2.3. Float Air‐Sea Carbon Dioxide Flux Calculations

To calculate air‐sea CO2 flux directly from float measurements, estimates of pCO2, latitude, longitude, temperature, and salinity from each profile were linearly interpolated to a 6‐hr time step. High‐resolution time steps are necessary to reproduce the nonlinear interaction between gas exchange and variability in wind speed (Wanninkhof, 2014). Six‐hourly wind speed and atmospheric pressure from the European Centre for Medium‐Range Weather Forecasts ERA‐Interim product (Dee et al., 2011) were spatially interpolated to the float locations. The air‐sea flux of CO2 was then calculated using the dry partial pressure atmospheric CO2 fraction from the Cape Grim Baseline Air Pollution Station (https://www.csiro.au/en/Research/OandA/Areas/Assessing-our-climate/Latest-greenhouse-gas-data) and the Wanninkhof (2014) gas flux parameterization. Float profiles were separated into each zone based on the geographic boundaries described in section 2.1. Monthly means for each region were calculated from available float data and annual means were then calculated from the resulting monthly data set. Uncertainties for the float‐derived air‐sea CO2 flux estimates were calculated from a 2,000‐iteration Monte Carlo analysis that contained ±20% uncertainty in the air‐sea gas flux parameterization (including uncertainty in wind speed, Wanninkhof, 2014) and a ±1.8% systematic bias and ±2.2% random uncertainty in the float‐derived pCO2 estimates (Gray et al., 2018).

2.4. Mapped Flux Analyses

This work focuses on two observation‐based interpolation methods for estimating global air‐sea carbon dioxide fluxes: a neural network approach that determines the relationships between pCO2 and environmental variables (Landschützer et al., 2013) and a biogeochemical interpolation scheme tuned to fit surface pCO2 estimates (Rödenbeck et al., 2013).

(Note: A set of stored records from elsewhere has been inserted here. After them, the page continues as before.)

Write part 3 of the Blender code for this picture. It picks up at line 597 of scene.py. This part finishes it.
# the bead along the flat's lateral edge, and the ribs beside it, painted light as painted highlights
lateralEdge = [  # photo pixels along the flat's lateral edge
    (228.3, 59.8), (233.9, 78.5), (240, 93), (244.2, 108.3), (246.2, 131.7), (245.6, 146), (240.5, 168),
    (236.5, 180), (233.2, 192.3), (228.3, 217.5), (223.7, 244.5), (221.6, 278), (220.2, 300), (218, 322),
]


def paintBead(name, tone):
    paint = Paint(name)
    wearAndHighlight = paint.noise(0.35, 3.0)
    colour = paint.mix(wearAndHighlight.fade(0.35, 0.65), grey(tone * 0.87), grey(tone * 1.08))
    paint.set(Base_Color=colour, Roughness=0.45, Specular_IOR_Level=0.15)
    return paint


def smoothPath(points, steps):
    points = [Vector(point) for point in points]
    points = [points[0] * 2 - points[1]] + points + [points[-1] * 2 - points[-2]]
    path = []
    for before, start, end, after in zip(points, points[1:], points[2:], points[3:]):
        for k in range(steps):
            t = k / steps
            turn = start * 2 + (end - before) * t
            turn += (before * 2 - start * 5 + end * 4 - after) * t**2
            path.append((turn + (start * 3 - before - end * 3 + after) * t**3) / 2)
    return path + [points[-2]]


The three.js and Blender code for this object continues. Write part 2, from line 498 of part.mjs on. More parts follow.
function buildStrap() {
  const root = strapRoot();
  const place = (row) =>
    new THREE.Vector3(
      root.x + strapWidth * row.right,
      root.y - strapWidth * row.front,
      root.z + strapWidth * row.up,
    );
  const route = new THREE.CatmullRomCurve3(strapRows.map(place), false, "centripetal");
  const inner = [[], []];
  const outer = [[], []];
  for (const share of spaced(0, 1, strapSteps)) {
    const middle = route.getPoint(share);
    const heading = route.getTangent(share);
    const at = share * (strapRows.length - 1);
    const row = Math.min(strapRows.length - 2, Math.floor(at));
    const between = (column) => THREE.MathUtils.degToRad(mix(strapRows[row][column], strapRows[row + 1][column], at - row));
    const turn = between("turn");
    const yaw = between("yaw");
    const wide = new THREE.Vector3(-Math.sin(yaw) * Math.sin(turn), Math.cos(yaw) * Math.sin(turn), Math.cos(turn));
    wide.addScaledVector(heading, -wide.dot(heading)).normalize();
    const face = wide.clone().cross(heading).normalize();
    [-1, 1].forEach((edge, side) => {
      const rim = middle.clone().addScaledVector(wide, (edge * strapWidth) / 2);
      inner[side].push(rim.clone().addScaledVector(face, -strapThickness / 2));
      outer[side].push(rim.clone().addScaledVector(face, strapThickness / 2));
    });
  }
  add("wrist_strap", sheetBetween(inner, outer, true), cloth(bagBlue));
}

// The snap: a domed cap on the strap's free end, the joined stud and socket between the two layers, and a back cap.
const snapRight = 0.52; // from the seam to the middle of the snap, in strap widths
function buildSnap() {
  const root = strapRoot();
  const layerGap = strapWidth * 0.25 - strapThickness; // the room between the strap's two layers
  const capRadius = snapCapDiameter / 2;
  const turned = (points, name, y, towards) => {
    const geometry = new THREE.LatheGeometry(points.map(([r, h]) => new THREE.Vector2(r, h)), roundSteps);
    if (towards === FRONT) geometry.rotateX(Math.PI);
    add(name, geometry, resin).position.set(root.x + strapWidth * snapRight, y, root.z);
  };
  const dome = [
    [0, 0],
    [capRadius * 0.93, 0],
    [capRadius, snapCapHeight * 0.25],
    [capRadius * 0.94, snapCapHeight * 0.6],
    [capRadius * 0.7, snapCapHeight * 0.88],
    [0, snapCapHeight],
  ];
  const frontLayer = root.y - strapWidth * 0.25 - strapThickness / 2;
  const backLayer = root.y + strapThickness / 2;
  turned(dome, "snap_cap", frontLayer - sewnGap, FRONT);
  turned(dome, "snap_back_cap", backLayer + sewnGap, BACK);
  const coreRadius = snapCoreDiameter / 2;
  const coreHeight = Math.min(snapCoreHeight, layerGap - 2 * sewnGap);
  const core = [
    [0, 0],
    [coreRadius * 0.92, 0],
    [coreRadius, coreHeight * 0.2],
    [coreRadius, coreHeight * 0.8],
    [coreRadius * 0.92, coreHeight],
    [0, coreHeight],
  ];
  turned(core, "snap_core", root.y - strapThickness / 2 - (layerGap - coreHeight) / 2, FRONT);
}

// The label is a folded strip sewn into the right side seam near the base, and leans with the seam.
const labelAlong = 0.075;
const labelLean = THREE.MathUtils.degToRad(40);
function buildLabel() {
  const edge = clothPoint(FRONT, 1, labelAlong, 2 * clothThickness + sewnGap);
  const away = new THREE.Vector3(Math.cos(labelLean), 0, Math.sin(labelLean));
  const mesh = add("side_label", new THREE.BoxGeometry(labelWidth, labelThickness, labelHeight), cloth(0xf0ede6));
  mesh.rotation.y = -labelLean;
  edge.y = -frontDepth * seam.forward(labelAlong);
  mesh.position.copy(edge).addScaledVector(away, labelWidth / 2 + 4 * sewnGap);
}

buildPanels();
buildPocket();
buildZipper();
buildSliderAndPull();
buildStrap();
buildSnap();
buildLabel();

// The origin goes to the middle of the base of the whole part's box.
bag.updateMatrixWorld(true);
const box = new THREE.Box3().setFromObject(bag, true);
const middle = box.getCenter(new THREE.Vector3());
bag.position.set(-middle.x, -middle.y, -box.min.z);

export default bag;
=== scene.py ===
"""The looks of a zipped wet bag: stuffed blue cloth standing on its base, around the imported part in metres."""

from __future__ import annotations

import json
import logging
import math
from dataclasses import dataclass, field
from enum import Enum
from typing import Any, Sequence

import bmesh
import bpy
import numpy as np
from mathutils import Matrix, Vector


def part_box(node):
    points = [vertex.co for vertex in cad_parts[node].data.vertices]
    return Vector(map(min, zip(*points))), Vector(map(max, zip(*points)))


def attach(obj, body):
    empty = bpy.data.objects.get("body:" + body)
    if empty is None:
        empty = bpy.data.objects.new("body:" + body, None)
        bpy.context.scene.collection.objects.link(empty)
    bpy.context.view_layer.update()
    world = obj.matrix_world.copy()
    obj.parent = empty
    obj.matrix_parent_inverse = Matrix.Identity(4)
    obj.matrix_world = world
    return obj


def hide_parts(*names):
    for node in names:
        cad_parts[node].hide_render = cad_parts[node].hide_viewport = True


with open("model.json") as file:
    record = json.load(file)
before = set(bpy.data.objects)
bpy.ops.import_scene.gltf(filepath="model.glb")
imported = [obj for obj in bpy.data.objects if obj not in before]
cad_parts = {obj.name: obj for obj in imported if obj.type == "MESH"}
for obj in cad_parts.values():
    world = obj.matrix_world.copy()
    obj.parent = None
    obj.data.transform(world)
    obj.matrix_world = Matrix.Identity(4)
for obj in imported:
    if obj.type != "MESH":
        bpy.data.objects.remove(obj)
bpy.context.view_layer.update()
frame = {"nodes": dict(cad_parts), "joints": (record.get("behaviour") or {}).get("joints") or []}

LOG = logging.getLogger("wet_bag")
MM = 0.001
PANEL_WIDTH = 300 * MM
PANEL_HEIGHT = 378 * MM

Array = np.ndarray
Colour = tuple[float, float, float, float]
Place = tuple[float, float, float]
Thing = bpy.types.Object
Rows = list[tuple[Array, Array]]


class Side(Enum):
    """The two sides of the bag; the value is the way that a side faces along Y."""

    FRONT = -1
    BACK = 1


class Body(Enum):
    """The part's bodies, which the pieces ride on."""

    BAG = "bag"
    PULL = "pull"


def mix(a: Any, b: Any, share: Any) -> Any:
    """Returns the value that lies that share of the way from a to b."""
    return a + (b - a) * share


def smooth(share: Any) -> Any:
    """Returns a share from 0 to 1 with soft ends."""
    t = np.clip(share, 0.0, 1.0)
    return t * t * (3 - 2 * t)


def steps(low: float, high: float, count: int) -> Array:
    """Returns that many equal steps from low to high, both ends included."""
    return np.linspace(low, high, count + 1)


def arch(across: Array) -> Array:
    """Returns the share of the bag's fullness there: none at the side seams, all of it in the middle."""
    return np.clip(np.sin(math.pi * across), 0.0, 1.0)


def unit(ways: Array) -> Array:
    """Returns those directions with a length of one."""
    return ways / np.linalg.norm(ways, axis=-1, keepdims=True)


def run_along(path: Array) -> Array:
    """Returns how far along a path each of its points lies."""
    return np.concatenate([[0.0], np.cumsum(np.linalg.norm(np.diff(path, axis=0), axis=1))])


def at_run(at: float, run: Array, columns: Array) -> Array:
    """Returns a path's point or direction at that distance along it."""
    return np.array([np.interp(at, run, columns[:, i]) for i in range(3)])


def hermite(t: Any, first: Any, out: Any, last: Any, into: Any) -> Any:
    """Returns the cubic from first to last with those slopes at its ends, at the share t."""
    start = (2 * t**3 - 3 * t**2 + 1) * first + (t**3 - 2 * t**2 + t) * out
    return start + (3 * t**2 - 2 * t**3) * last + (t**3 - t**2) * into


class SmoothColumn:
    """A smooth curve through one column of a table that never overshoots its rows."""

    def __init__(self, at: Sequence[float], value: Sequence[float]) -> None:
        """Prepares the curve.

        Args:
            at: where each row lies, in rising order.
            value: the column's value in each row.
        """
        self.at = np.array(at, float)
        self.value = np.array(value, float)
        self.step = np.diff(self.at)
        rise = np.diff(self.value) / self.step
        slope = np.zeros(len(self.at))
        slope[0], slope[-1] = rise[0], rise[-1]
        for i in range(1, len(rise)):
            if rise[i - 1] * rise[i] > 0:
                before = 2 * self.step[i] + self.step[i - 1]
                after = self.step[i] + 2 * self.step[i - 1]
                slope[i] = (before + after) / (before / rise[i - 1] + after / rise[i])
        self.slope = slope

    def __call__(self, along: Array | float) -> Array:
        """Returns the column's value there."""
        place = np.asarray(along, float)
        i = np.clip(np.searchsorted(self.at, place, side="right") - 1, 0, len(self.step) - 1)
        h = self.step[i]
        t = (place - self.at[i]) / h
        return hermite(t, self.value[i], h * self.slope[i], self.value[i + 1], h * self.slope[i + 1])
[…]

Both methods were run using three data set versions: one based on SOCATv6 alone (“SOCAT‐only”), one using observations from both SOCAT and SOCCOM (“SOCAT+SOCCOM”), and a “SOCCOM‐weighted” data set using both data sets but excluding all SOCAT data south of 35°S in 2014 and thereafter. The SOCCOM‐weighted data set was tested in order to better understand the differences between the SOCAT data set and the new SOCCOM‐based pCO2 estimates. The number of SOCCOM observations is increasing and, as this is the first approach combining these two data sets, it is important to test the impact of weighting SOCCOM observations more heavily as a possible end point to their influence. A test of sensitivity to possible bias in the SOCCOM pCO2 estimates was performed by repeating the SOCAT+SOCCOM and SOCCOM‐weighted runs with the SOCCOM pCO2 estimates artificially lowered by 4 μatm, based on the mean offsets found in cross‐over analyses of nearby float and ship measurements (Fay et al., 2018; Gray et al., 2018; Williams et al., 2018).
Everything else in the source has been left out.